BRIEF =>
Take the data below and write out exactly the lines from the one with "cup = cup.subtract(slot.translate([CUP_X" through the one with "obj.matrix_world = world"; omit every other line.
____
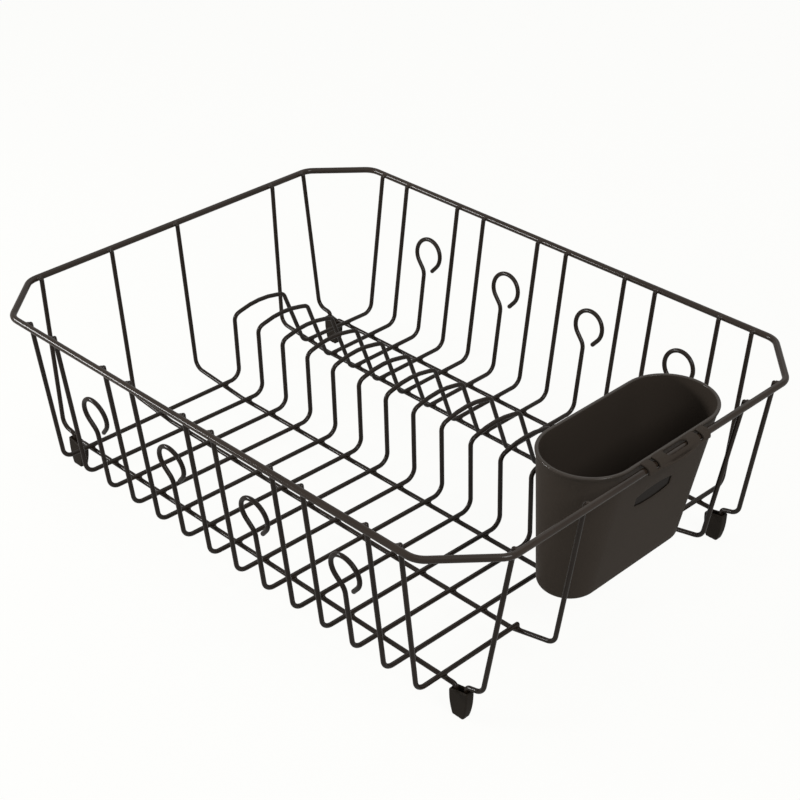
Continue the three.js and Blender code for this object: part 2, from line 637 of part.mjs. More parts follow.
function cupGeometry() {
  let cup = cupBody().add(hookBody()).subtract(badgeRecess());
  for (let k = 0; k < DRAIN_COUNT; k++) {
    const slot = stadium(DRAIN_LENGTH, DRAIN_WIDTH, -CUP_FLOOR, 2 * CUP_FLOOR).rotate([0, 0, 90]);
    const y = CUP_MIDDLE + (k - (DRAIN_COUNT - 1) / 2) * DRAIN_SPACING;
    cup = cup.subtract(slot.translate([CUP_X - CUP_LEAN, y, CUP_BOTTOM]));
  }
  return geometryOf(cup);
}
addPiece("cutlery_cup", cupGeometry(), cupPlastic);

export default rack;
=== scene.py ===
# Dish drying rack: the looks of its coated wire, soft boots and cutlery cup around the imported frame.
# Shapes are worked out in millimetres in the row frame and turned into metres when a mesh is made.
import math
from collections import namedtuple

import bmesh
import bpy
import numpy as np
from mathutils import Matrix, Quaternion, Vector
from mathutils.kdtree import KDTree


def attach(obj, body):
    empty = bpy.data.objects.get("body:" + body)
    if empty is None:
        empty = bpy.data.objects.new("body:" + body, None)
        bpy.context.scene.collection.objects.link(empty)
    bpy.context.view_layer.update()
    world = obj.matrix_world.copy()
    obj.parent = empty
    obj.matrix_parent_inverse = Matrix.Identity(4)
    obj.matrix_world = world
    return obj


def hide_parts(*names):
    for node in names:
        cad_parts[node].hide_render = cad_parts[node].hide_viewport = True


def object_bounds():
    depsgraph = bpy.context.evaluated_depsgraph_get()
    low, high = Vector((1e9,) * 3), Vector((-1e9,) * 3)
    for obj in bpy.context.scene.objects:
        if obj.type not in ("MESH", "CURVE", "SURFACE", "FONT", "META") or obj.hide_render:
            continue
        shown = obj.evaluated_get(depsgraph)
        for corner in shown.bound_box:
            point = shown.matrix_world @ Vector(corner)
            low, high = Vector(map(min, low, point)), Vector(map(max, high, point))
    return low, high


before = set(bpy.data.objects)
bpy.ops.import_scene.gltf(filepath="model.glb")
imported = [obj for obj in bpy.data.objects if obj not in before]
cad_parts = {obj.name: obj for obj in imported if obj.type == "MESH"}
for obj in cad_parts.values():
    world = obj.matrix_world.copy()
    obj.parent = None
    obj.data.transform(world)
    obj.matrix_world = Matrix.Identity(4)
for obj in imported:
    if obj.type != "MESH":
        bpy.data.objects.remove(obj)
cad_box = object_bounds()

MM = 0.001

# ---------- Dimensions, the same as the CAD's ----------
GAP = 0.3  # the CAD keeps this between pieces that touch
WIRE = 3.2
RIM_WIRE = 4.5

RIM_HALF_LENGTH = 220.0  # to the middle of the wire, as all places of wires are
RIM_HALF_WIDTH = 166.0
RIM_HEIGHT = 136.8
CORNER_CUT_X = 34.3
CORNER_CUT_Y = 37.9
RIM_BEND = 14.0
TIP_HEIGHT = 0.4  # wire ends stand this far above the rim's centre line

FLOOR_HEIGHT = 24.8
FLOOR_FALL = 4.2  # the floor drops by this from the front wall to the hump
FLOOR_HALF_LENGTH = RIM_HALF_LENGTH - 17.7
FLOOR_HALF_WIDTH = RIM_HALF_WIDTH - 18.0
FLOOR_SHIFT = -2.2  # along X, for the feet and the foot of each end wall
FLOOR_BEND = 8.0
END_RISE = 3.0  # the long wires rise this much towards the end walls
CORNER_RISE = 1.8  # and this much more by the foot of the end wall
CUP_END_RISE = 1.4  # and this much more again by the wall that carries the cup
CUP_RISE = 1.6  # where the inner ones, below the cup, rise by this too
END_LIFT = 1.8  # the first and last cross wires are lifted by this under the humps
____
FINISHED ANSWER =>
    cup = cup.subtract(slot.translate([CUP_X - CUP_LEAN, y, CUP_BOTTOM]));
  }
  return geometryOf(cup);
}
addPiece("cutlery_cup", cupGeometry(), cupPlastic);

export default rack;
=== scene.py ===
# Dish drying rack: the looks of its coated wire, soft boots and cutlery cup around the imported frame.
# Shapes are worked out in millimetres in the row frame and turned into metres when a mesh is made.
import math
from collections import namedtuple

import bmesh
import bpy
import numpy as np
from mathutils import Matrix, Quaternion, Vector
from mathutils.kdtree import KDTree


def attach(obj, body):
    empty = bpy.data.objects.get("body:" + body)
    if empty is None:
        empty = bpy.data.objects.new("body:" + body, None)
        bpy.context.scene.collection.objects.link(empty)
    bpy.context.view_layer.update()
    world = obj.matrix_world.copy()
    obj.parent = empty
    obj.matrix_parent_inverse = Matrix.Identity(4)
    obj.matrix_world = world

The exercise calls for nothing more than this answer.